Para nosotros, cristianos, la muerte en Cristo adquiere una nueva dimensión, en algo inimaginable: el dolor se convierte en alegría, la tristeza en dulzura, la muerte en vida, y por esto, ante el recuerdo de nuestros seres queridos fallecidos, surge una oración de agradecimiento: “¡Gracias te damos, oh Hombre Dios Jesucristo, porque padeciste los dolores y la muerte de quienes más amamos en esta tierra, para darles de tu propia vida y de tu alegría eterna! Apiádate también de nosotros, y en la hora de nuestra muerte, ven Tú, con tu Santa Madre, a buscarnos, para que nos reencontremos, en el cielo, a quienes nos dejaron por un tiempo, para que ya no nos separemos nunca más. Ven, Señor Jesús”.
Para nosotros, cristianos, la muerte no es ocasión de llanto y de dolor, sino de alegría y de paz, por la certeza de la vida eterna en Cristo, y por la esperanza de volver a verlos, por medio de su infinita Misericordia.
La certeza y la esperanza de volver a ver a los que amamos, es lo que hace decir a San Luis Gonzaga –quien murió joven- a su madre, escrita antes de su muerte: “Ilustre señora, no menosprecies la infinita benignidad de Dios, que es lo que harías si lloraras como muerto al que vive en la presencia de Dios y que con su intercesión puede ayudarte en tus asuntos mucho más que cuando vivía en este mundo. Esta separación no será muy larga; volveremos a encontrarnos en el cielo, y todos juntos, unidos a nuestro Salvador, lo alabaremos con toda la fuerza de nuestro espíritu y cantaremos eternamente sus misericordias, gozando de una felicidad sin fin. (…) Considera mi partida de este mundo, ilustre señora, como un motivo de gozo, y para que no me falte tu bendición materna en el momento de atravesar este mar hasta llegar a la orilla en donde tengo puestas todas mis esperanzas”[2].

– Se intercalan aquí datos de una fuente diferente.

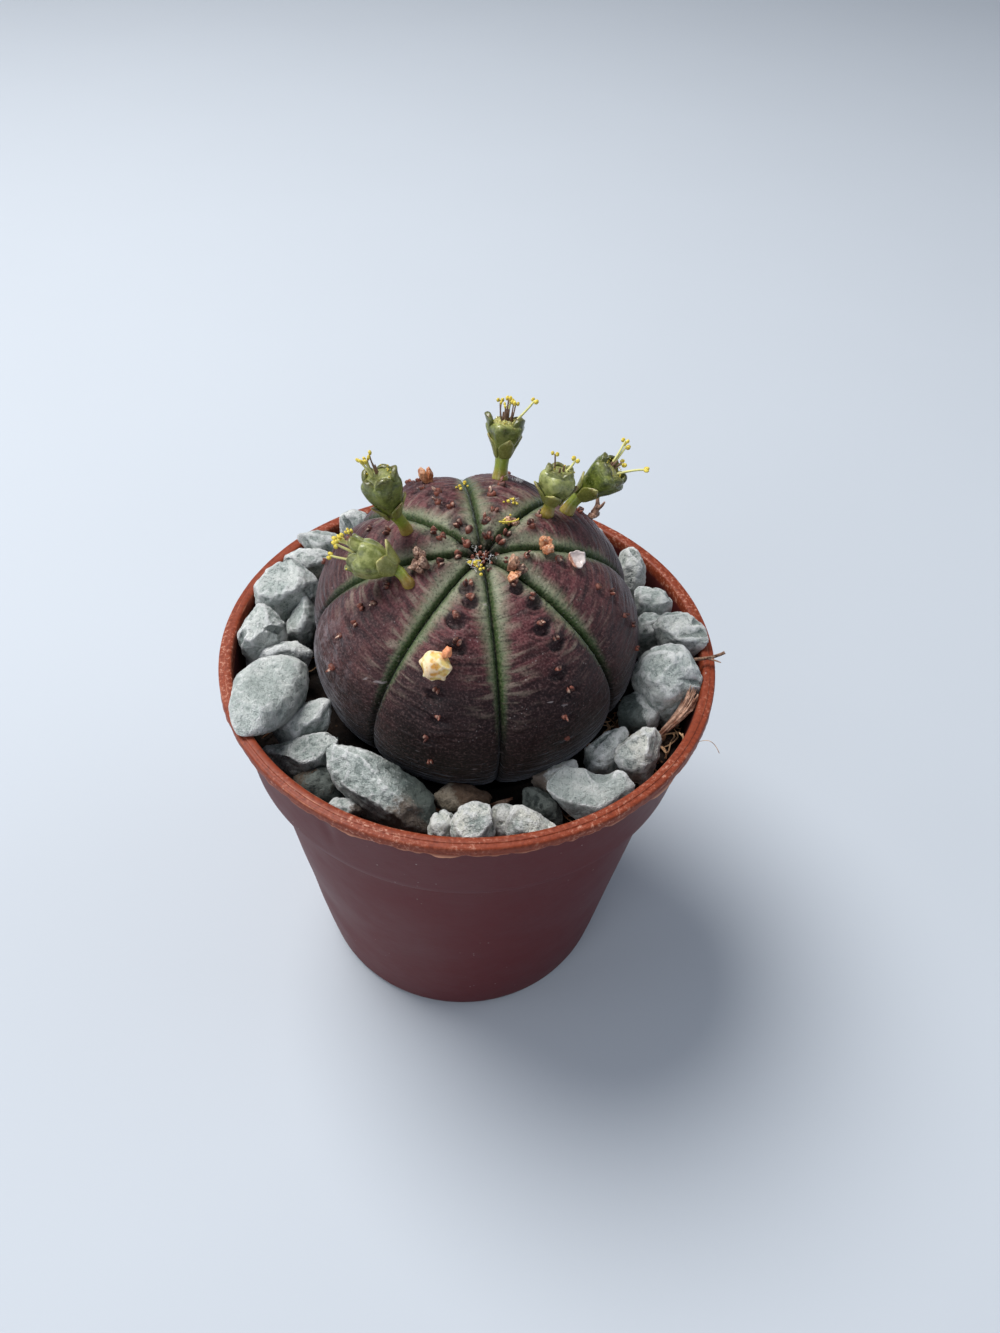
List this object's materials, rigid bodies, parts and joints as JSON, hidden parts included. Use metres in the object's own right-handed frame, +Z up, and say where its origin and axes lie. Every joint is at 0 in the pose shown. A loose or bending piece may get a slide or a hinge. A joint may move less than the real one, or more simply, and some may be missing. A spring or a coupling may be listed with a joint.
{
  "type": "potted succulent",
  "caption": "Round ribbed succulent in flower, in a small tapered plastic pot with a rolled lip, its soil dressed with pale grey gravel.",
  "frame": {"origin": "on the ground under the middle of the pot's standing ring", "axes": "+Z up; the side that the picture looks at faces -Y"},
  "size_m": [0.0559, 0.055, 0.0742],
  "materials": {
    "pot_plastic": "terracotta-coloured plastic, semi-matt, glossier on the lip",
    "soil": "dark damp potting soil with fibres",
    "plant_skin": "fine velvety skin, purple-brown with green grooves",
    "bloom": "waxy yellow-green",
    "dried_bud": "dry and papery, yellow with an orange tip",
    "seed_husk": "thin pearly scale",
    "dry_wood": "dry, frayed",
    "gravel_pale": "chalky and pitted",
    "gravel_dark": "dull, smoother",
    "gravel_brown": "chalky, stained by soil"
  },
  "bodies": {
    "root": {"pot": "pot_plastic", "soil": "soil", "plant": "plant_skin", "cyathium_1": "bloom", "cyathium_2": "bloom", "cyathium_3": "bloom", "cyathium_4": "bloom", "cyathium_5": "bloom", "dried_bud": "dried_bud", "seed_husk": "seed_husk", "bark_sliver": "dry_wood", "bark_chip": "dry_wood", "twig": "dry_wood", "stone_01": "gravel_pale", "stone_02": "gravel_pale", "stone_03": "gravel_pale", "stone_04": "gravel_pale", "stone_05": "gravel_pale", "stone_06": "gravel_pale", "stone_07": "gravel_pale", "stone_08": "gravel_pale", "stone_09": "gravel_pale", "stone_10": "gravel_pale", "stone_11": "gravel_dark", "stone_12": "gravel_brown", "stone_13": "gravel_pale", "stone_14": "gravel_brown", "stone_15": "gravel_pale", "stone_16": "gravel_pale", "stone_17": "gravel_pale", "stone_18": "gravel_pale", "stone_19": "gravel_dark", "stone_20": "gravel_brown", "stone_21": "gravel_pale", "stone_22": "gravel_pale", "stone_23": "gravel_pale", "stone_24": "gravel_dark", "stone_25": "gravel_pale", "stone_26": "gravel_pale", "stone_27": "gravel_pale", "stone_28": "gravel_pale", "stone_29": "gravel_pale", "stone_30": "gravel_pale", "stone_31": "gravel_pale", "stone_32": "gravel_dark", "stone_33": "gravel_pale", "stone_34": "gravel_pale", "stone_35": "gravel_pale", "stone_36": "gravel_brown"}
  },
  "joints": []
}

Esta certeza y esta esperanza es la que explica la oración que compuso San Agustín, en ocasión de la muerte de su madre, Santa Mónica, poniéndose en su lugar y como escribiéndole a él desde el cielo: “No llores si me amas. ¡Si conocieras el don de Dios y lo que es el Cielo! ¡Si pudieras oír el cántico de los ángeles y verme en medio de ellos! ¡Si pudieras ver desarrollarse ante tus ojos, los horizontes, los campos y los nuevos senderos que atravieso! ¡Si por un instante pudieras contemplar como yo,
la belleza ante la cual las bellezas palidecen! ¡Cómo!... ¿Tú me has visto, me has amado en el país de las sombras y no te resignas a verme y amarme en el país de las inmutables realidades? Créeme. Cuando la muerte venga a romper las ligaduras, como ha roto las que a mí me encadenaban, cuando llegue un día que Dios ha fijado y conoce, y tu alma venga a este cielo en que te ha precedido la mía, ese día volverás a verme, sentirás que te sigo amando, que te amé, y encontrarás mi corazón con todas sus ternuras purificadas. ¡Volverás a verme en transfiguración, en éxtasis, feliz! Ya no esperando la muerte, sino avanzando contigo, que te llevaré de la mano por senderos nuevos de Luz... y de Vida... ¡Enjuga tu llanto y no llores si me amas!”.





[1] Cfr. Las Horas de la Pasión, Tercera hora de agonía en el Huerto de Getsemaní.
[2] De una Carta de San Luis Gonzaga, dirigida a su madre, Acta Sanctorum Iunii 5, 878.